Ah, thank you Dead Badger. That clears things up immensely. I’ll summarize the problem for those of us who have no idea what a read-write lock is.
Think of a database as being like a room with a bunch of filing cabinets in it. The filing cabinets are called “tables”. Every form filed in a particular filing cabinet is called a row. One of the filing cabinets would be the labeled “threads” table. Every form(or row) in the threads table contains all of the information about a thread: the title of the thread, who the OP is, etc. There’s also a “posts” table. Each row in the posts table contains all of the information about a single post: the poster, the text, the thread it was posted in, the order(maybe it was the 14th post), etc. There are other tables, but these will suffice to describe the problem.
Now, when you want to read a thread, you make a request to the webserver. The webserver will go into the filing cabinets, find all of the posts associated with the thread you want to read, format them for you and send them back. If you want to post to a thread, the webserver receives your request, fills out a new form(row) describing the post that you just made, and puts it in the proper place in the filing cabinet.
But we have a problem. Lots of people are making requests to the webserver at any time. We need some rules to define how to share access. The first thing to note is that we can’t let somebody write to the database at the same time that somebody else is reading from it. If we let that happen, the person reading the database might see the half-completed “post” row that’s being inserted and get very confused. We also can’t let two people write to the database at the same time – both might decide that they’re posting the 16th post in the same thread, and then things would get very confused when everybody sees that there are two posts #16 in a thread. So we make a rule. If you want to read the database, you first have to look inside the room and see if anybody is already inside. If somebody’s there and they’re writing to the database, you have to wait outside until they’re done. If it’s empty or everybody inside is just reading, you can go right in. If you want to write, you can only go in if the room is empty.
But there’s still a problem. Suppose somebody is reading the database, and somebody else comes in and wants to do a write. He has to wait. Next, a second reader comes along and goes into the database(he can do this; there are only readers using the database right now). Then the first reader leaves. The writer still can’t go in because the second reader is still there. Then a third reader comes goes in. If things keep up like this, the writer could be delayed indefinitely. And if you think about how many people are reading the SDMB at the same time, you can probably see that this is pretty likely at peak times. So we make a new rule for readers: if there are any writers waiting in line, you have to go to the back of the line. So let’s summarize the rules:
Readers:
-if there are any writers waiting or using the database, you must go to the back of the line
-otherwise, you can go right in and use the database
Writers:
-if anybody is using the database, you must go to the back of the line
-otherwise, you can go right in and use the database
Hopefully, this is clear. This is how the database for the SDMB actually works. So now I can describe the problems that searches cause. The first thing to note is that searching takes a really, really long time in computing terms. I don’t know what algorithms are being used, but with 8 million posts, it’s going to take time. Of course, a search is a read operation. So here’s what happens:
Somebody starts a search.
Somebody else posts a new message.
Do you see the problem? A search is a read operation. Posting a message is a write operation. The search goes into the database right away, which means that the post must wait. And now, nobody else can get into the database for anything*. You want to view a thread? That’s a read operation, and a write operation is waiting. Get to the back of the line. Things really start to suck if somebody else issues a second search. The search has to wait at the back of the line. And suppose somebody else tries to post. The post gets to the back of the line. And then a bunch more view thread requests come in. They also get to the back of the line. Now, consider what happens when the first search finally completes. The first post message request goes through. And then the second search starts. Now the second post message request is at the front of the line. It has to wait for two searches to complete, and so do all of the “view thread” requests behind it.

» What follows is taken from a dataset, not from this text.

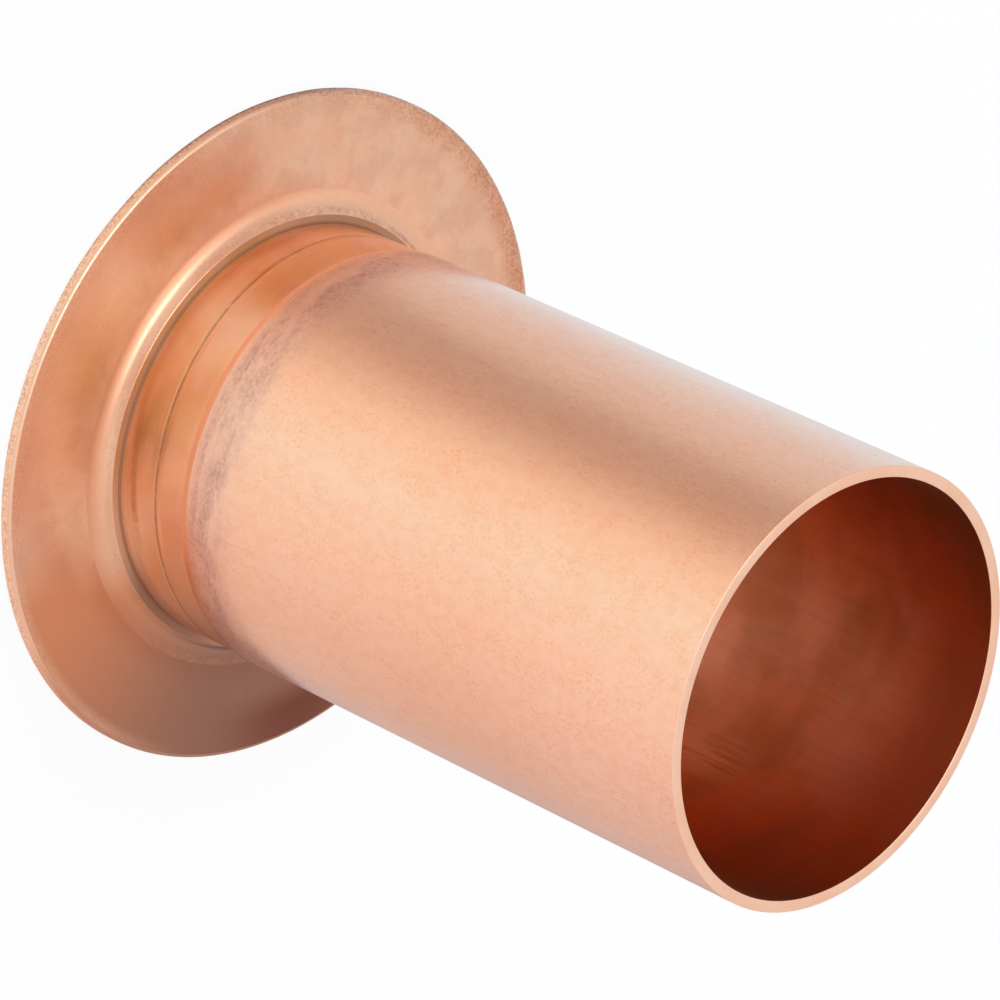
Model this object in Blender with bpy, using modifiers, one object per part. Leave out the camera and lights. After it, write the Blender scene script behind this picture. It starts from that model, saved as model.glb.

If more and more searches come in, this will cause the queue to use the database to get longer and longer, and that means that the delay in posting and viewing threads gets longer and longer. If it gets too long, your web browser will timeout the request and give you an error.
So what’s the solution? Allegedly, having a second server dedicated to searches will solve the problem. I can certainly see how that would solve the problem for reading threads. But the search server would need to be kept up to date with all of the new posts coming in, which might still lead to timeouts when posting messages. But I don’t really know how MySQL replication works, so it’s entirely possible that a dedicated search would get rid of all of our issues.
- Technically speaking, nobody else can get into the database for anything that needs to use the posts table.